Das Set wirkte dann aufgrund seiner Intensität gar nicht so kurz wie es letztlich war. Gut 70 Minuten war er auf der Bühne bis er sich erstmals verabschiedet. Dafür am es dann zu einer längeren Zugabe, in der Tricky dann endlich richtig entspannt wirkend mit seinen Musikern, allen vorab dem Keyboarder, lachend kommunizierte und das Publikum mit mehreren Trugschlüssen verwirrte. Denn immer dann, wenn er fast wie in Trance an der Bassdrums rüttelte und jeder dachte, jetzt kegele er das Ding gleich über die Bühne und mutiere endgültig zum Rock´n´Roller, gab er seiner Sängerin wieder ein Zeichen und weiter ging´s wieder mit einer eher melodischen Passagen, Das wiederholte sich mehrfach bis dieser musikalischer Exorzismus endlich seine Ende fand.

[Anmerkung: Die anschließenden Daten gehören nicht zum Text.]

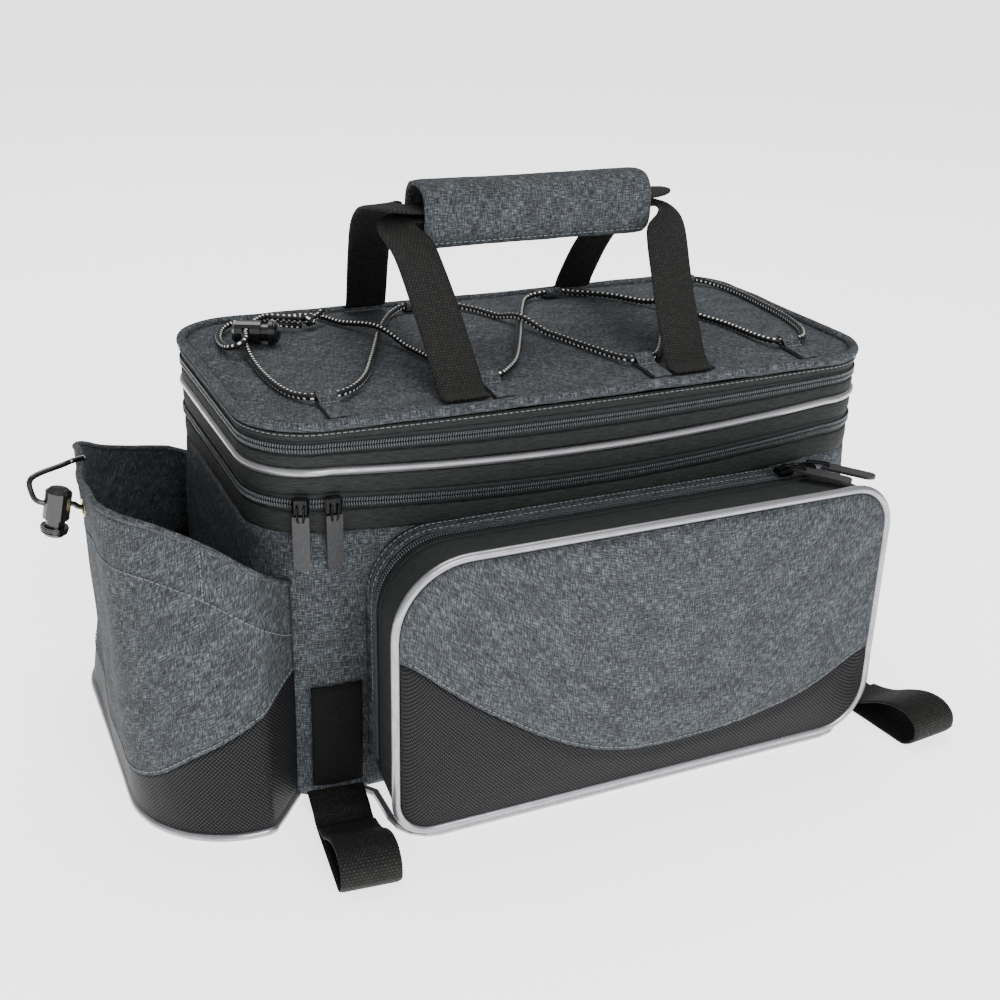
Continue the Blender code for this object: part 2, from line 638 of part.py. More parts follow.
def build_pouch_base():
    """The flat floor of the pouch, fitted round the end of the main compartment."""
    inset = 2 * TRIM_RADIUS
    outer = [pouch_place(s, 0.0) for s in pouch_shares()[1:-1]]
    centre = Vector((-BODY_LENGTH / 2, 0.0))
    outer = [p + (centre - p).normalized() * inset for p in outer]
    inner = [Vector((p.x, p.y)) for p in body_row(BASE_CHAMFER, outset=3 * GAP, sagging=False)]
    inner = [p for p in inner if p.x < POUCH_SEAM_X - inset]
    shape = bmesh.new()
    ring = [shape.verts.new((p.x, p.y, GAP)) for p in outer + inner]
    base = shape.faces.new(ring)
    lifted = bmesh.ops.extrude_face_region(shape, geom=[base])
    top = [v for v in lifted["geom"] if isinstance(v, bmesh.types.BMVert)]
    bmesh.ops.translate(shape, verts=top, vec=(0, 0, WALL))
    bmesh.ops.triangulate(shape, faces=[f for f in shape.faces if len(f.verts) > 4])
    bmesh.ops.recalc_face_normals(shape, faces=shape.faces)
    mesh_object("pouch_base", shape, DOBBY)


def eyelet_place():
    """The eyelet's centre on the pouch's outer face, under the hem."""
    z = POUCH_HEIGHT - EYELET_DROP
    return Vector((pouch_place(1.0, z).x - GAP, EYELET_Y, z))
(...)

Ein Abend später, selber Ort, Motorpsycho aus Norwegen. Auch hier der Einstieg eher verhalten mit Hypnosewirkung. Der Bass bleibt noch verhalten, die Gitarre melodisch der Gesang fast zart und Drummer Kenneth Kapstad, erst recht neu dabei und mit nackten Körper und unermüdlich die Felle bearbeitend Fixpunkt der Augen aller Frauen im Publikum, swingt zum Einstieg fast wie er überhaupt mit der Technik eines Jazzer zu spielen scheint, locker aus dem Handgelenk, aber dabei überaus dynamisch wie das auch die ganze Band zu spielen versteht. Das klingt ein wenig wie psychedelischer Blues bevor sich das Ganze bald – klingt wie ein Allgemeinplatz, ist hier aber absolut angebracht – in einem regelrechten Sound- und Lichtgewitter entlädt.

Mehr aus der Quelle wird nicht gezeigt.